Recorded information.

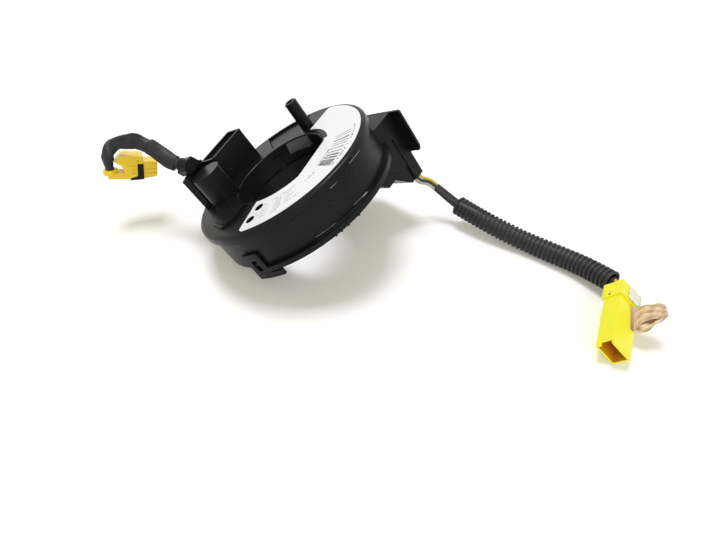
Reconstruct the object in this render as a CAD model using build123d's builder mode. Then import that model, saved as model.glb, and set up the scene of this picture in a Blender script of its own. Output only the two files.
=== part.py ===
from build123d import *
from math import cos, pi, radians, sin, sqrt
import os

os.makedirs("parts", exist_ok=True)

# Steering clock spring, millimetres and degrees.
# +Z is the steering axis, the rotor face looks up, the base plate's underside is at Z 0.

# ---- driving dimensions: ring ----
ring_h = 25.0          # base plate underside to rotor face
cap_r = 54.0           # outer radius of the rotor cap
cap_t = 2.6            # plate of the rotor cap
cap_round = 2.2        # rounding of the cap's outer edge
skirt_h = 5.0          # rotor face down to the skirt's lower edge
skirt_t = 1.3
bore_r = 27.5          # column bore through the rotor
hub_t = 1.9
mid_r = (cap_r + bore_r) / 2   # middle of the rotor face
case_t = 2.0
base_t = 2.8
base_flange_r = cap_r + 1.2
base_relief = 1.8      # depth under the collar for the rotor sleeve's flange
collar_t = 1.6
collar_h = 8.0
turn_gap = 0.4         # between turning and fixed walls
run_fit = 0.06         # radial clearance of the hub in the collar
seat_fit = 0.05        # clearance between seated fixed pieces
case_foot = 1.2        # height of the case wall's foot above the base plane
case_step = 0.6        # how far the front band of the wall stands proud

# ---- driving dimensions: rotor lower sleeve ----
sleeve_t = 1.5
sleeve_top = 13.0
sleeve_flange_r = bore_r + 5.1
sleeve_flange_t = 1.1
lug_az = 49.0          # cancel lug inside the bore
lug_half = 17.0        # half its angle
lug_reach = 3.0
lug_t = 5.6
lug_top = 24.2
lug_slope = 4.4        # height of its sloping face
lug_foot = 3.0
snap_az = [85.0, 205.0, 325.0]
snap_half = 4.0
snap_z = 20.0
snap_catch = 0.9
finger_back = 0.4      # the fingers stand back from the bore by this much

# ---- driving dimensions: tower on the rotor ----
tower_az = 127.0       # direction of the tower's outward face
tower_in = mid_r - 7.75        # distance of the tower's inner face from the axis
tower_d = 12.3
tower_right = 19.9     # reach of the tower to its right and left of that direction
tower_left = 8.2
tower_h = 19.2
tower_t = 1.3
header_depth = 13.7
pin_pitch = 2.4
pin_count = 10
slot_u, slot_v = 0.0, tower_in + 3.6   # slot through the plate for the tape's inner terminal
slot_l, slot_w = 10.0, 3.0
turret_r = 8.6         # round wire turret beside the tower
turret_az = 158.7
turret_dist = mid_r - 5.05
step_r = cap_r - 9.0          # edge of the raised step round the turret
step_low_r = cap_r - 7.0
step_h = 0.9
step_from, step_to = 118.0, 213.0
step_round = 7.0
guard_in, guard_out = cap_r - 6.4, cap_r - 2.6
guard_from, guard_to = 133.0, 156.5
guard_h = 19.6
turret_h = 18.5

# ---- driving dimensions: drive pin ----
post_az = 41.0
post_dist = mid_r - 5.05
post_r = 3.6
post_bore = 2.3
post_h = 17.5
post_depth = 9.0

# ---- driving dimensions: label ----
label_from, label_to = -133.5, 31.5
label_out = cap_r - 2.5
label_in = bore_r + 1.4
label_in_pin = bore_r + 3.7    # inner radius beside the drive pin
label_t = 0.2
label_pin_from = -17.0
flat_az = -51.4        # the lip that fills one side of the bore
flat_dist = bore_r - 2.9
lip_plate_t = 1.4
lip_margin = 0.6       # the film stops this far inside the lip's edge
window_r = 2.5
windows = [(mid_r - 5.75, -125.1), (mid_r + 2.85, -128.2)]

recess_from, recess_to = 48.0, 84.0
recess_in, recess_out, recess_d = bore_r + 3.5, cap_r - 3.5, 1.2

# ---- driving dimensions: base flange and snap legs ----
flange_from, flange_to = 230.0, 350.6
leg_az = [223.2, 119.0, 52.0]
leg_arc = 11.3
leg_t = 1.7
leg_top = 12.0
leg_drop = 5.0
leg_window_arc = 3.6
leg_window_z0, leg_window_z1 = 0.6, 7.6
tooth_az = [271.5, 275.0, 279.5, 286.8]
tooth_t = 1.1
bead_from, bead_to = 262.0, 304.0
bead_t, bead_h = 0.9, 1.0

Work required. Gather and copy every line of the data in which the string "import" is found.

Solution.
Reconstruct the object in this render as a CAD model using build123d's builder mode. Then import that model, saved as model.glb, and set up the scene of this picture in a Blender script of its own. Output only the two files.
from build123d import *
from math import cos, pi, radians, sin, sqrt
import os